** WARNING: IF YOU HAVEN'T READ THIS BOOK THERE ARE SPOILERS AHEAD **
As indicated in a previous post, I found Snow to be a gripping, atmospheric novel, loaded with meaning and important political, religious and artistic insights.
I loved that it introduced me to another world, one that was slightly disquieting and totally unfamiliar. I learnt so much about the gap between traditional Islam and Western secularism, I'm tempted to thrust a copy of this book into everyone's hands with the words, 'you must read this'.
So, what did you think of it? Did you love it, hate it or think it over-rated?
To get your creative juices flowing, I have listed some questions (with some help from the Reading Group Guide and the excellent Faber Book Club Guide) that you may wish to consider when discussing this book. However, there's no need to answer everything listed. Just pick and choose as you see fit, add your own and by all means respond to the comments left by others. This is supposed to be a stimulating and friendly chat between book lovers, so now it's over to you...
1. On a scale of one to five, with one being rubbish and five being excellent, how did you rate this book?
2. Did you like the characters in this book? Did you have a favourite one? Were they well drawn?
3. What did you think of the plot? The writing in general? Would you read anything by Orhan Pamuk again?
4. Snow is the dominant image in the novel. What does it symbolise? What does the snowflake come to mean to Ka?
5. Ka's coat is constantly mentioned in this book. What do you think it symbolises?
6. The narrator drops hints throughout the novel about future developments and tells his readers of Ka’s death far in advance of the event. What effect does this achieve? Who is the narrator?
7. Many of the novel’s protagonists are writers: the coup is staged by actors, Ka is a poet, his friend Muhtar is a poet who yearns to be published and Necip aspires to be a science fiction writer. What
does the novel have to say about art and politics?
8. Ka is described as a ‘political exile’ but the narrator says that he ‘had never been much of an activist’ (page 4). Why is he in exile? What kind of man is he and what has drawn him to Kars?
9. At least three different perspectives are given on the suicide girls. The deputy governor tells Ka, "What is certain is that these girls were driven to suicide because they were extremely unhappy. . . But if unhappiness were a genuine reason for suicide, half the women in Turkey would be killing themselves"(page 14); Ipek says, "The men give themselves to religion, and the women kill themselves" (page 35); and Kadife argues that women commit suicide to save their pride [page 112]. Does the novel provide an answer to the mystery of why women are killing themselves?
10. ‘If I were an author and Ka were a character in a book, I’d say “Snow reminds Ka of God!”’ (page 62). How does Ka’s attitude towards religious belief change? What brings about that change?

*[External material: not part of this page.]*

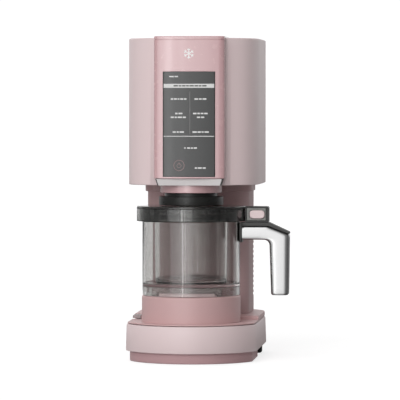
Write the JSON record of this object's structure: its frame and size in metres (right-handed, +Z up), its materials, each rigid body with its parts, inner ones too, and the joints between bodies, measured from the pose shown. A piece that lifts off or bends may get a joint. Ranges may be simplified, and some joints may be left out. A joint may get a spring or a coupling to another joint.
{
  "type": "ice cream maker",
  "caption": "Upright countertop ice cream maker with a motor head, a control panel and a handled bowl that twists onto a rising platform.",
  "frame": {"origin": "under the middle of the whole machine, on the table", "axes": "+Z up, +X to the user's right (towards the bowl's handle), +Y to the back of the machine"},
  "size_m": [0.2054, 0.262, 0.4053],
  "materials": {
    "pink_plastic": "satin",
    "gloss_pink": "glossy",
    "soft_pink": "satin",
    "column_pink": "satin",
    "light_grey": "satin",
    "panel_grey": "glossy",
    "black_plastic": "satin",
    "rubber": "matte",
    "smoky_clear": "clear",
    "clear_plastic": "clear",
    "silver_plastic": "metallic",
    "steel": "brushed",
    "aluminium": "satin",
    "circuit_board": "matte",
    "nylon": "matte"
  },
  "bodies": {
    "housing": {"base_plinth": "soft_pink", "base_band": "pink_plastic", "base_deck": "soft_pink", "release_guide": "nylon", "release_spring": "steel", "column_shell": "column_pink", "rear_cover": "column_pink", "cord_gland": "rubber", "power_board": "circuit_board", "head_shell": "pink_plastic", "head_floor": "soft_pink", "head_fascia": "gloss_pink", "control_panel": "panel_grey", "fascia_lip": "light_grey", "control_board": "circuit_board", "front_pad_left": "rubber", "front_pad_right": "rubber", "rear_foot_left": "rubber", "rear_foot_right": "rubber", "bottom_screw_left": "steel", "bottom_screw_right": "steel", "cover_screw_left": "steel", "cover_screw_right": "steel", "neck_ring": "gloss_pink", "spindle_collar": "black_plastic", "spindle_seal": "rubber", "drive_frame": "aluminium", "motor_can": "steel", "drive_belt": "rubber", "guide_rod_left": "steel", "guide_rod_right": "steel", "feed_motor": "steel", "lift_post": "steel", "lift_ramp_ring": "nylon"},
    "release_key": {"release_button": "light_grey"},
    "rotor": {"motor_rotor": "steel", "motor_pulley": "nylon", "motor_fan": "nylon"},
    "drive_wheel": {"drive_pulley": "nylon"},
    "spindle": {"spindle": "steel"},
    "carriage": {"carriage": "aluminium"},
    "feed_screw": {"feed_screw": "steel"},
    "lift_carrier": {"lift_carrier": "nylon"},
    "turntable": {"platform": "soft_pink", "platform_roller_left": "nylon", "platform_roller_right": "nylon"},
    "bowl": {"outer_bowl": "smoky_clear", "key_channel": "smoky_clear", "handle_mount": "black_plastic", "handle_grip": "silver_plastic", "handle_strap": "black_plastic", "pint": "clear_plastic"},
    "lid": {"lid": "smoky_clear", "lid_gasket": "rubber", "lid_tab": "black_plastic", "tab_window": "clear_plastic"},
    "lid_button": {"lid_button": "gloss_pink"},
    "lid_hub": {"lid_hub": "nylon"},
    "paddle": {"paddle": "nylon"}
  },
  "joints": [
    {"name": "release_press", "type": "slide", "parent": "housing", "child": "release_key", "axis": [0, 0, -1], "range_m": [0, 0.0026], "stiffness_N_per_m": 500, "springref_m": -0.002, "deforming": ["release_spring"]},
    {"name": "motor_spin", "type": "hinge", "parent": "housing", "child": "rotor", "pos_m": [-0.02096, 0.0358, 0.3], "axis": [0, 0, 1], "continuous": true},
    {"name": "drive_spin", "type": "hinge", "parent": "housing", "child": "drive_wheel", "pos_m": [-0.02096, -0.0592, 0.239], "axis": [0, 0, 1], "continuous": true},
    {"name": "spindle_feed", "type": "slide", "parent": "drive_wheel", "child": "spindle", "axis": [0, 0, 1], "range_m": [-0.086, 0]},
    {"name": "carriage_feed", "type": "slide", "parent": "housing", "child": "carriage", "axis": [0, 0, 1], "range_m": [-0.086, 0]},
    {"name": "feed_screw_turn", "type": "hinge", "parent": "housing", "child": "feed_screw", "pos_m": [-0.02096, -0.0292, 0.3], "axis": [0, 0, 1], "continuous": true},
    {"name": "platform_lift", "type": "slide", "parent": "housing", "child": "lift_carrier", "axis": [0, 0, 1], "range_m": [-0.012, 0]},
    {"name": "bowl_twist", "type": "hinge", "parent": "lift_carrier", "child": "turntable", "pos_m": [-0.02096, -0.0592, 0.06], "axis": [0, 0, 1], "range_deg": [-90, 0]},
    {"name": "bowl_slide_out", "type": "slide", "parent": "turntable", "child": "bowl", "axis": [1, 0, 0], "range_m": [0, 0.17]},
    {"name": "lid_twist", "type": "hinge", "parent": "bowl", "child": "lid", "pos_m": [-0.02096, -0.0592, 0.185], "axis": [0, 0, 1], "range_deg": [0, 28]},
    {"name": "lid_button_press", "type": "slide", "parent": "lid", "child": "lid_button", "axis": [0, 1, 0], "range_m": [0, 0.003], "stiffness_N_per_m": 300, "springref_m": -0.002},
    {"name": "hub_spin", "type": "hinge", "parent": "bowl", "child": "lid_hub", "pos_m": [-0.02096, -0.0592, 0.19], "axis": [0, 0, 1], "continuous": true},
    {"name": "paddle_feed", "type": "slide", "parent": "lid_hub", "child": "paddle", "axis": [0, 0, 1], "range_m": [-0.074, 0]}
  ],
  "couplings": [
    {"joint": "drive_spin", "follows": "motor_spin", "ratio": 0.40909},
    {"joint": "hub_spin", "follows": "motor_spin", "ratio": 0.40909},
    {"joint": "spindle_feed", "follows": "carriage_feed", "ratio": 1},
    {"joint": "paddle_feed", "follows": "carriage_feed", "ratio": 0.86047},
    {"joint": "feed_screw_turn", "follows": "carriage_feed", "rad_per_m": -628.32},
    {"joint": "platform_lift", "follows": "bowl_twist", "m_per_rad": 0.0076387}
  ]
}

11. Everyone in Kars watches television constantly; they even use the television to watch the coup as it takes place just outside their doors. Given the deliberately theatrical nature of the coup, the uncertainty as to whether the soldiers' bullets are real, and Sunay's death onstage during the second performance, what does Pamuk suggest about the relationship between history and fiction, reality and illusion?
12. ‘If a big German newspaper gave each of you personally two lines of space, what would you say to the West?’ (page 280). What response does Turgut Bey’s question elicit? What does Europe symbolise for the novel’s main characters? How does the Europeanised Ka compare himself to the inhabitants of Kars? How do they wish to be perceived in the West?
13. The wearing of the headscarf symbolises the secular versus religious fundamentalism debate in Snow. The Director of Education says that ‘When a woman takes off her headscarf, she occupies a more comfortable place in society and gets more respect’ while his assassin counters with ‘Headscarves protect women from harassment, rape and degradation’ (page 46). Are there parallels to be drawn between it and the decision of the President Chirac’s administration to ban headscarves in French schools? Can you understand why a woman would want to wear a headscarf? Can you understand why Kadife would want to go onstage and bare her head in Sunay's play?
14. Has reading this novel changed your perspective on Islam or the West? If so, in what ways?